Kay, courageous and stalwart, drives an ambulance at night to rescue those whose homes and shelters have been blasted. Helen, softhearted and resolute, works in a British ministry office helping people navigate the bureaucracy after they have lost their homes. Viv, who is having an affair with a married man, is the backbone of her family after her brother, Duncan, is sent to prison. Julia, a writer of murder mysteries, is tough but tender, and causes all sorts of mischief and havoc. Most—but not all—of the women have one thing in common: They are lesbians, falling in and out of love with each other in a time of great national horror.
The storyline is one that pulls you in and won’t let go. It’s emotionally riveting, packed with historical details, unnerving at times and spellbinding at others.
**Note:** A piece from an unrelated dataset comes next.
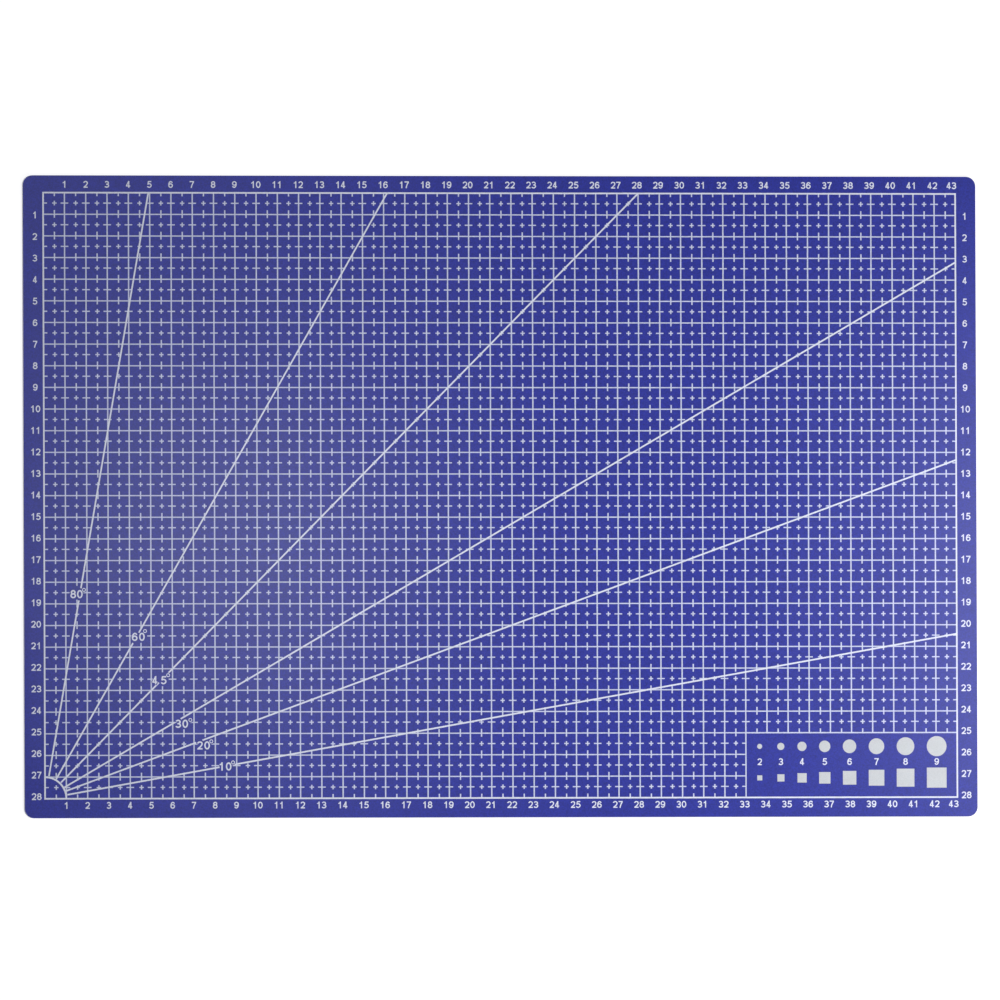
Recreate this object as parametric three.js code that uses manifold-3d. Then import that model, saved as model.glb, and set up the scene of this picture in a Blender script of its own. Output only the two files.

But it is the literary ploy of going backward in time that makes this book so special. It is written in three parts: 1947, 1944, and 1941. Within each of these parts, the plot moves forward, but when we read the second and third parts, we already know what is going to happen, much like seeing into the future. Still, we don’t really because we don’t know how it started in the first place, and herein lies the tension—and genius—of the book.
I became utterly engrossed in the novel because I cared so deeply for the characters. I wanted to know the motivations behind their successes and failures, what gave them joy and sorrow, and how it was they managed to still be happy in a time of great tragedy and fear.
This book is absolutely brilliant! Highly recommended.